The hybrid flooring category is in actuality two distinct but similar types of flooring products: WPC hybrid and SPC hybrid. While they both include the name ‘Hybrid’, it is important to view them as separate products.
Here, we’ll cover an in-depth comparison of SPC hybrid and WPC hybrid flooring to help you determine which option will best fit your needs.
What Is WPC Flooring?
WPC (Wood Plastic/ Polymer Composite) flooring features a core typically composed of:
- Calcium Carbonate (Limestone Powder)
- Wood-like or actual wood materials such as wood flour, or bamboo flour
- Polyvinyl chloride (PVC) used as the binding agent
- UV Stabiliser
- A Foaming agent
This then has an underlay (foam or rubber,) added to the back of the product, and a small 1.5mm layer of Vinyl to the top, followed by a vinyl picture film and a Polyurethane PVC Wear Layer.
Originally named for the wood-like materials included in its composition, WPC floors first hit the Australian market about 8 years ago. WPC flooring never really gained popularity in Australia as an option for replacing various rafted flooring options until SPC was launched. Then both products were included under the ‘Hybrid’ banner, and often the distinction between them was lost.
WPC flooring is waterproof and shares the same wear layer and picture film as vinyl plank flooring.
What Is SPC Flooring?
SPC (Stone Plastic/Polymer Composite) flooring features a core typically composed of:
- Calcium Carbonate (Limestone Powder) at least 80% in content
- Polyvinyl chloride (PVC) used as the binding agent
- UV Stabiliser
This also has an underlay (again, either foam or rubber,) added to the back of the product. Then a vinyl picture film is bonded directly to the core, with the same Polyurethane PVC. Unlike the WPC, there is no need for the layer of vinyl between the Core and the Picture Film.

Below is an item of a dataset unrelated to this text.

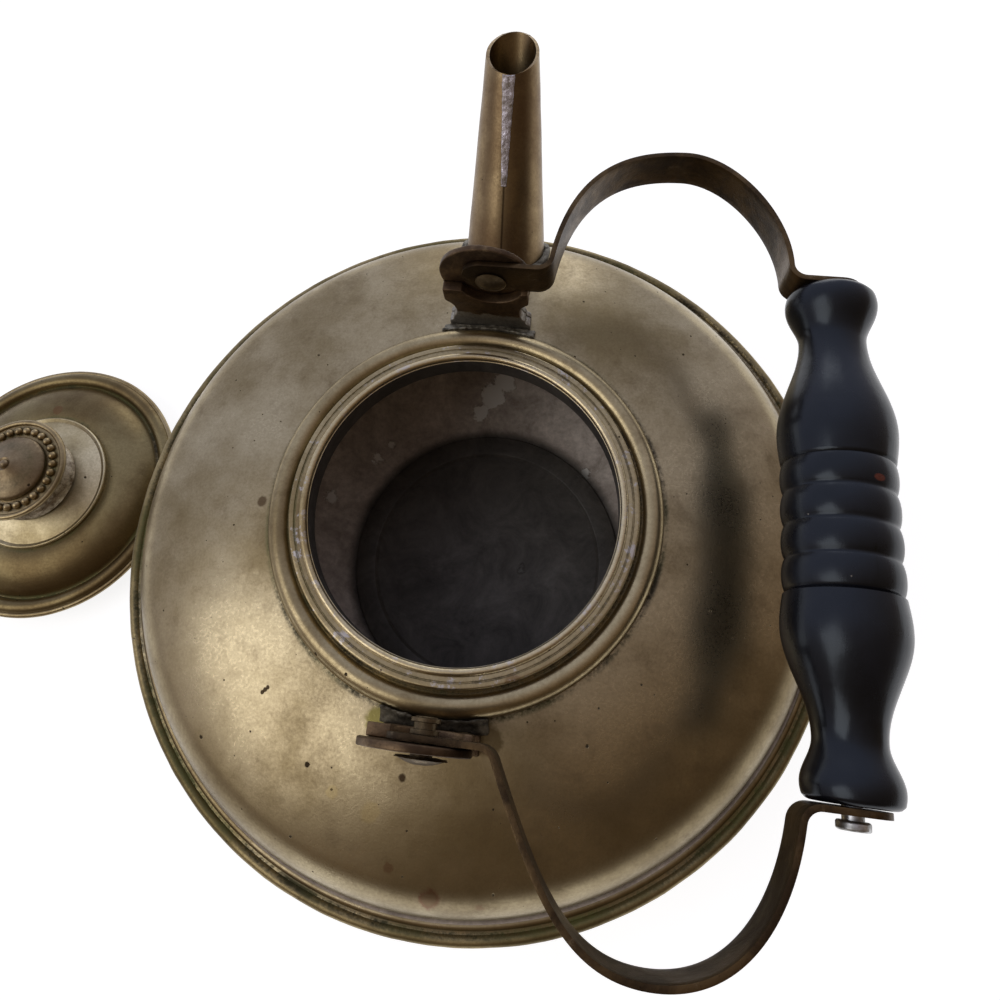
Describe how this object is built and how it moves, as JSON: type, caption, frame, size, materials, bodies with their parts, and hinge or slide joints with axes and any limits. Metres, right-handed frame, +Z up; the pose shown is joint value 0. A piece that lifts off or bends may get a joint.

SPC hybrid flooring hit the market about 3 to 4 years after WPC flooring and has quickly gained popularity thanks to its durability, dependability and quality. In the last 3 years, SPC Hybrid Flooring has become the number one Flooring category. Because it lacks the Wood and Bamboo Flour, and the Foaming Agent of the WPC, it has a more solid and stable composition and better resists temperature change.
SPC flooring, like WPC flooring, is waterproof and shares the same wear layer and picture film as vinyl plank flooring.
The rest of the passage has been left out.